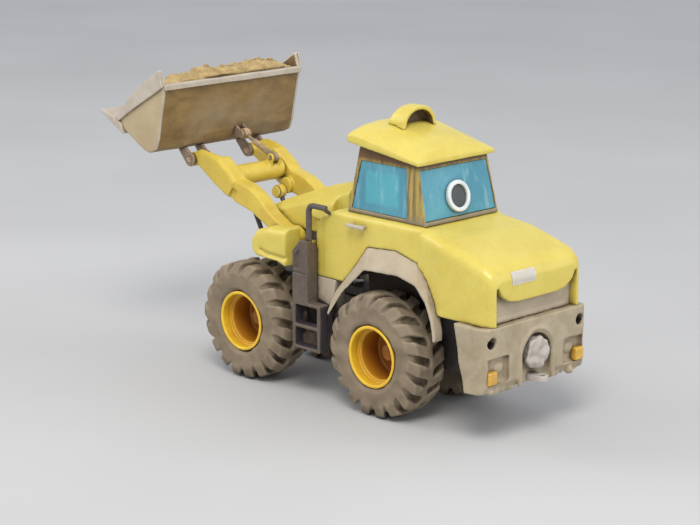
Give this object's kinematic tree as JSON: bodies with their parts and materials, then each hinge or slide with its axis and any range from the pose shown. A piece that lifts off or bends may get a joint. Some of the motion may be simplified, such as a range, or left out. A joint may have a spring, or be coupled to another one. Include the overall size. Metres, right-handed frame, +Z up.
{
  "type": "toy wheel loader",
  "caption": "Toy wheel loader with an articulated frame, raised lift arms, tilting bucket with a soil load, boxy cab with a roof scoop and chunky rolling wheels.",
  "frame": {"origin": "on the ground under the middle of the toy, bounding box bottom centre", "axes": "+X forward towards the bucket, +Y to the driver's left, +Z up"},
  "size_m": [0.393, 0.144, 0.229],
  "materials": {
    "body_yellow": "satin moulded lemon yellow",
    "arm_yellow": "satin moulded yellow",
    "trim_beige": "matt beige-grey",
    "chassis_grey": "matt dark grey",
    "step_grey": "matt brown-grey",
    "tyre_rubber": "matt tread with a dusty look",
    "rim_yellow": "satin orange-yellow",
    "steel": "plain",
    "window_teal": "glossy opaque turquoise",
    "ring_white": "glossy white",
    "disc_grey": "satin dark grey",
    "boss_grey": "light grey",
    "lamp_amber": "glossy amber",
    "bucket_tan": "matt khaki, mottled",
    "bucket_light": "worn light grey",
    "bracket_grey": "matt",
    "cylinder_steel": "bright rod",
    "cylinder_dark": "satin",
    "soil": "rough sandy earth"
  },
  "bodies": {
    "rear_frame": {"rear_chassis": "chassis_grey", "rear_axle": "steel", "rear_axle_caps": "steel", "chassis_screws": "steel", "steering_pin": "steel", "counterweight": "trim_beige", "counterweight_disc": "boss_grey", "tow_hitch": "trim_beige", "rear_lamps": "lamp_amber", "hood": "body_yellow", "rear_panel": "trim_beige", "cab_body": "body_yellow", "side_skirts": "trim_beige", "door_handles": "body_yellow", "handrails": "step_grey", "cab_frame": "step_grey", "window_rear": "window_teal", "window_front": "window_teal", "side_windows": "window_teal", "porthole_ring": "ring_white", "porthole_disc": "disc_grey", "roof": "body_yellow", "roof_scoop": "body_yellow", "rear_fender_left": "trim_beige", "rear_fender_right": "trim_beige", "ladder_left": "step_grey", "ladder_right": "step_grey"},
    "rear_left_wheel": {"tyre_rear_left": "tyre_rubber", "rim_rear_left": "rim_yellow"},
    "rear_right_wheel": {"tyre_rear_right": "tyre_rubber", "rim_rear_right": "rim_yellow"},
    "front_frame": {"front_chassis": "chassis_grey", "front_axle": "steel", "front_axle_caps": "steel", "nose_cowl": "body_yellow", "arm_pins": "steel", "lift_base_pin": "steel", "front_fender_left": "body_yellow", "front_fender_right": "body_yellow"},
    "front_left_wheel": {"tyre_front_left": "tyre_rubber", "rim_front_left": "rim_yellow"},
    "front_right_wheel": {"tyre_front_right": "tyre_rubber", "rim_front_right": "rim_yellow"},
    "lift_arms": {"lift_arm_left": "arm_yellow", "lift_arm_right": "arm_yellow", "cross_tube": "arm_yellow"},
    "lift_barrel_left": {"lift_barrel_left": "cylinder_dark"},
    "lift_rod_left": {"lift_rod_left": "cylinder_steel"},
    "lift_barrel_right": {"lift_barrel_right": "cylinder_dark"},
    "lift_rod_right": {"lift_rod_right": "cylinder_steel"},
    "bucket": {"bucket_shell": "bucket_tan", "bucket_rim": "bucket_light", "cutting_edge": "bucket_light", "side_cutters": "bucket_light", "soil_load": "soil", "bucket_brackets": "bracket_grey", "bucket_pins": "steel"},
    "tilt_barrel": {"tilt_barrel": "cylinder_dark"},
    "tilt_rod": {"tilt_rod": "cylinder_steel"}
  },
  "joints": [
    {"name": "steering", "type": "hinge", "parent": "rear_frame", "child": "front_frame", "pos_m": [-0.01345, 0, 0.057], "axis": [0, 0, 1], "range_deg": [-8, 8]},
    {"name": "rear_left_wheel_spin", "type": "hinge", "parent": "rear_frame", "child": "rear_left_wheel", "pos_m": [-0.07945, 0.037, 0.045], "axis": [0, 1, 0], "continuous": true},
    {"name": "rear_right_wheel_spin", "type": "hinge", "parent": "rear_frame", "child": "rear_right_wheel", "pos_m": [-0.07945, -0.037, 0.045], "axis": [0, 1, 0], "continuous": true},
    {"name": "front_left_wheel_spin", "type": "hinge", "parent": "front_frame", "child": "front_left_wheel", "pos_m": [0.05855, 0.037, 0.045], "axis": [0, 1, 0], "continuous": true},
    {"name": "front_right_wheel_spin", "type": "hinge", "parent": "front_frame", "child": "front_right_wheel", "pos_m": [0.05855, -0.037, 0.045], "axis": [0, 1, 0], "continuous": true},
    {"name": "arm_lift", "type": "hinge", "parent": "front_frame", "child": "lift_arms", "pos_m": [0.02655, 0, 0.11], "axis": [0, 1, 0], "range_deg": [-4, 34]},
    {"name": "bucket_tilt", "type": "hinge", "parent": "lift_arms", "child": "bucket", "pos_m": [0.13155, 0, 0.156], "axis": [0, 1, 0], "range_deg": [-5, 50]},
    {"name": "lift_barrel_left_swing", "type": "hinge", "parent": "front_frame", "child": "lift_barrel_left", "pos_m": [0.05055, 0.0155, 0.062], "axis": [0, 1, 0], "range_deg": [-2.8, 22.5]},
    {"name": "lift_rod_left_slide", "type": "slide", "parent": "lift_barrel_left", "child": "lift_rod_left", "axis": [0.4878, 0, 0.8729], "range_m": [-0.029, 0.0036]},
    {"name": "lift_barrel_right_swing", "type": "hinge", "parent": "front_frame", "child": "lift_barrel_right", "pos_m": [0.05055, -0.0155, 0.062], "axis": [0, 1, 0], "range_deg": [-2.8, 22.5]},
    {"name": "lift_rod_right_slide", "type": "slide", "parent": "lift_barrel_right", "child": "lift_rod_right", "axis": [0.4878, 0, 0.8729], "range_m": [-0.029, 0.0036]},
    {"name": "tilt_barrel_swing", "type": "hinge", "parent": "lift_arms", "child": "tilt_barrel", "pos_m": [0.09055, -0.012, 0.157], "axis": [0, 1, 0], "range_deg": [-0.6, 5.2]},
    {"name": "tilt_rod_slide", "type": "slide", "parent": "tilt_barrel", "child": "tilt_rod", "axis": [0.9247, 0, 0.3808], "range_m": [-0.0015, 0.0138]}
  ],
  "couplings": [
    {"joint": "lift_barrel_left_swing", "follows": "arm_lift", "ratio": 0.655},
    {"joint": "lift_rod_left_slide", "follows": "arm_lift", "m_per_rad": -0.04813},
    {"joint": "lift_barrel_right_swing", "follows": "arm_lift", "ratio": 0.655},
    {"joint": "lift_rod_right_slide", "follows": "arm_lift", "m_per_rad": -0.04813},
    {"joint": "tilt_barrel_swing", "follows": "bucket_tilt", "ratio": 0.1},
    {"joint": "tilt_rod_slide", "follows": "bucket_tilt", "m_per_rad": 0.015584}
  ]
}
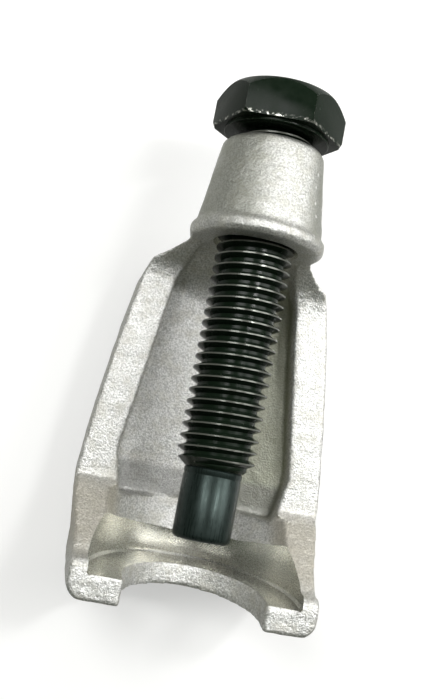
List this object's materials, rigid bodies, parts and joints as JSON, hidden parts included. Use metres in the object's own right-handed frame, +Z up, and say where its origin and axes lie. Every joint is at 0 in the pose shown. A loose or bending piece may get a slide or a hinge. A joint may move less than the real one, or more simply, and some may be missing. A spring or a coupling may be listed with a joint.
{
  "type": "arm puller",
  "caption": "Fork-type arm puller: forged C-shaped body with an open fork and a hexagon-headed forcing screw that presses on the joint's stud.",
  "frame": {"origin": "on the ground, under the middle of the tool as it lies on its back", "axes": "+Y along the screw from the fork to the hexagon head, +Z up out of the open side, +X across the fork"},
  "size_m": [0.0524, 0.1076, 0.042],
  "materials": {
    "zinc_plate": "zinc-plated forging, grainy, with a smoother machined seat",
    "black_oxide": "black oxide, oiled and glossy",
    "dark_steel": "dark turned steel, satin"
  },
  "bodies": {
    "body": {"puller_body": "zinc_plate"},
    "tip": {"thrust_tip": "dark_steel"},
    "screw": {"forcing_screw": "black_oxide"}
  },
  "joints": [
    {"name": "screw_advance", "type": "slide", "parent": "body", "child": "tip", "axis": [0, -1, 0], "range_m": [-0.06, 0.002]},
    {"name": "screw_turn", "type": "hinge", "parent": "tip", "child": "screw", "pos_m": [0, 0, 0.028], "axis": [0, -1, 0], "range_deg": [-9356, 312]}
  ],
  "couplings": [
    {"joint": "screw_turn", "follows": "screw_advance", "rad_per_m": 2721.2}
  ]
}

- [TASK BRIEF]
Go through the records above, find every line with the word "axes", and list those lines.

- [ANSWER FOR THIS EXERCISE]
  "frame": {"origin": "on the ground under the middle of the toy, bounding box bottom centre", "axes": "+X forward towards the bucket, +Y to the driver's left, +Z up"},
List this object's materials, rigid bodies, parts and joints as JSON, hidden parts included. Use metres in the object's own right-handed frame, +Z up, and say where its origin and axes lie. Every joint is at 0 in the pose shown. A loose or bending piece may get a slide or a hinge. A joint may move less than the real one, or more simply, and some may be missing. A spring or a coupling may be listed with a joint.
  "frame": {"origin": "on the ground, under the middle of the tool as it lies on its back", "axes": "+Y along the screw from the fork to the hexagon head, +Z up out of the open side, +X across the fork"},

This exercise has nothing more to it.